Not to get all Andy Rooney, but in my day (I cannot believe I just used those words), there was an air of mystery(even mythology) surrounding our sports heroes. Of them all, Jordan was the most untouchable. Simply put, you never believed the Bulls were going to lose so long as MJ was lacing up Nikes. But it went deeper than that. As a child, I can’t remember anyone reporting on Jordan’s mammoth gambling addiction. I don’t recall a single printed word devoted to unearthing his extra-marital affairs. In fact, the only things we were ever told about MJ just served to reinforce his legend. He physically scrapped with players who weren’t giving it their all in practice. He practiced longer hours and pushed himself harder than anyone. Ever. He loved his father and his wife and his kids. For Chicagoans at least, Michael was as close to Superman as you could experience in reality. (The man could fly for Christ’s sake!) And that’s how we felt. We had a super-human fighting on our side. Your side was just going to have to accept losing to the Best That Ever Did It. I suspect the kids in New York felt similarly about Patrick Ewing, just as the Hoosier Youth felt about Reggie Miller.
But that era’s over now.
Now, even the kids (Read: “tweens.” Kids younger than 10 still consider cartoon characters to be role models. Stupid kids.) know that Kobe is an alleged rapist, that Manny Ramirez is a head case, and that T.O. is a douche bag. They know that LeBron choked in the Finals, that Michael Vick just got out of prison, and that every great power hitter since they were born is most likely juicing. And how do they know this? Because the information is being fed to them literally every second they flip on one of the dozen or so ESPNs (remember when the idea of ESPN 8, or, “The Ocho” was a punchline in Dodgeball?). The 24 hour news cycle has killed the Sports Hero as we used to know it.
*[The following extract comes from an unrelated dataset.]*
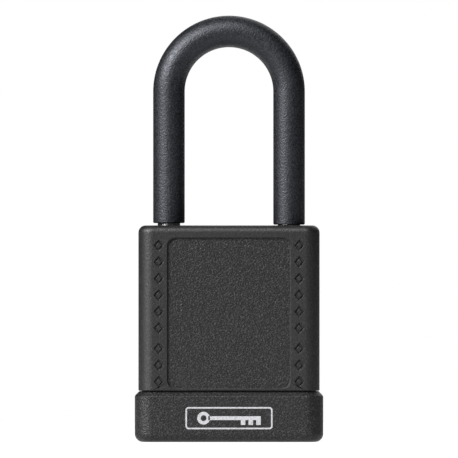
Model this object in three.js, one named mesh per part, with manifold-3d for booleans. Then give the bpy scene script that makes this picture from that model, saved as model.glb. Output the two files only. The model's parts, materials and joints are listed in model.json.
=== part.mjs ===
// A safety padlock: an aluminium lock body in a plastic cover and a plastic bottom cap, a long steel
// shackle in a sheath, and a six-pin cylinder whose cam drives two locking balls.
//
// Millimetres, +Z up. The origin is the middle of the bottom face, the front is towards -Y, the
// shackle's long leg (the heel) is at -X and its short leg (the toe) at +X.
// The model stands closed, with the cylinder turned to its open position: the key pins point to +Y
// and the balls are drawn in. A turn of -90 degrees about +Z locks it.

import * as THREE from "three";
import { mergeVertices } from "three/addons/utils/BufferGeometryUtils.js";
import Module from "manifold-3d";

const wasm = await Module();
wasm.setup();

// ---- Driving dimensions -------------------------------------------------------------------------

// Plastic shells.
const COVER_WIDTH = 40;
const COVER_DEPTH = 21;
const COVER_BOTTOM = 11.3;
const COVER_TOP = 47.8;
const COVER_CORNER = 3.2;
const COVER_EDGE = 1.6;
const CAP_WIDTH = 41.6;
const CAP_DEPTH = 22.6;
const CAP_TOP = 11;
const CAP_CORNER = 3.8;
const CAP_EDGE = 1.8;
const CAP_CHAMFER = 0.9;
const CAP_FLOOR = 1.8;
const POCKET_WIDTH = 37.6;
const POCKET_DEPTH = 18.2;
const POCKET_CORNER = 2.5;
const POCKET_TOP = 46.3;
const LEG_HOLE_RADIUS = 2.95;
const KEY_OPENING_RADIUS = 6.4;
const KEY_OPENING_RIM = 0.7;

// The cover's lip stands inside a rebate in the cap and closes the seam between them.
const LIP_WIDTH = 38.6;
const LIP_DEPTH = 19.2;
const LIP_CORNER = 3;
const LIP_BOTTOM = 9.6;
const REBATE_WIDTH = 39;
const REBATE_DEPTH = 19.6;
const REBATE_CORNER = 3.2;
const REBATE_BOTTOM = 9.3;

// Sunk label field, the same on the front and the back.
const LABEL_WIDTH = 27.3;
const LABEL_BOTTOM = 11.75;
const LABEL_TOP = 45.1;
const LABEL_CORNER = 1.9;
const LABEL_SINK = 0.5;

// Snap beads inside the shells, and their grooves in the lock body.
const BEAD_LENGTH = 23;
const BEAD_HEIGHT = 0.6;
const BEAD_REACH = 8.6;
const CAP_BEAD_Z = 6.1;
const COVER_BEAD_Z = 14.1;
const GROOVE_LENGTH = 24;
const GROOVE_HEIGHT = 1.2;
const GROOVE_FLOOR = 8.3;

// Lock body.
const BODY_WIDTH = 37;
const BODY_DEPTH = 17.6;
const BODY_BOTTOM = 2.1;
const BODY_TOP = 46;
const BODY_CORNER = 2.2;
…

Don’t believe me? Quick, let’s play some word association. Barry Bonds. Tiger Woods. Brett Favre. Lance Armstrong. In order, I’m willing to bet your answers went something very close to “Steroids, Hoes in Different Area Codes, Sexting, Doping.” To be fair, two of these transgressions aren’t even against the law, they’re just instances of general douchebaggery. To take it one step further, I’m not saying MJ wasn’t guilty of one (or all- yes, even the steroids) of these offenses, just that there wasn’t the same coverage of it. Oddly enough, the 24-hour news cycle as it stands today owes itself to the grandaddy of sports hero-turned-word association experiments: O.J. Simpson. (Pre-1995, your answer would have been either “Heisman”, “Hall of Fame”, or “Naked Gun.”)
The irony of it is, had MJ come along today he wouldn’t have grabbed the national spotlight in the same way he did because he’d be everywhere. There’s a certain saturation point that’s just right, and then there’s the “Why is Michael Cera in every movie about a scraggily guy?” over-saturation point. Jordan would be the nightly lead on Sportscenter for his gambling exploits in Vegas during the regular season, he and his mistresses would be plastered all over the tabloid racks in supermarkets, and he’d still be the world’s greatest pitchman (Also, sadly, Space Jam still happens in this alternate universe, but it stars Spongebob). We even started to see glimpses of what MJ in the internet age would look like with his mistresses extorting him and his $168 million divorce settlement. Long story short, Jordan is lucky he came along just before the Deadspin.com era.
It’s sort of like the Presidency. Did Abraham Lincoln bang an intern in the Himself Bedroom? Maybe. Would said intern have been able to tweet about it later? Doubtful, unless she owned a DeLorean. We used to be satisfied building up our heroes. Now the process isn’t complete until we’ve torn them down. (Maybe this is why sports movies suck nowadays. They all follow the Rocky paradigm when they should be following Goodfellas.)
I suppose the bright side to all of this is that we love a redemption story even more than the fallen hero story. If LeBron, say, loses Dwyane Wade and Chris Bosh to injuries for a season, and manages to win the title by putting the Juwan Howard All-Stars on his back and carrying them there, all will be forgiven. Likewise, should Michael Vick run into a burning kennel and mouth-to-mouth a labradoodle back to life, no one will remember him as the Heinrich Himmler of the canine community. But, we may still have to suffer something along the lines of a “man CPRin dogz like crazy n ths b” tweet flashing across ESPN 12’s crawl at the bottom of the screen. It’s no “I’m back,” but then again, that was a different Michael.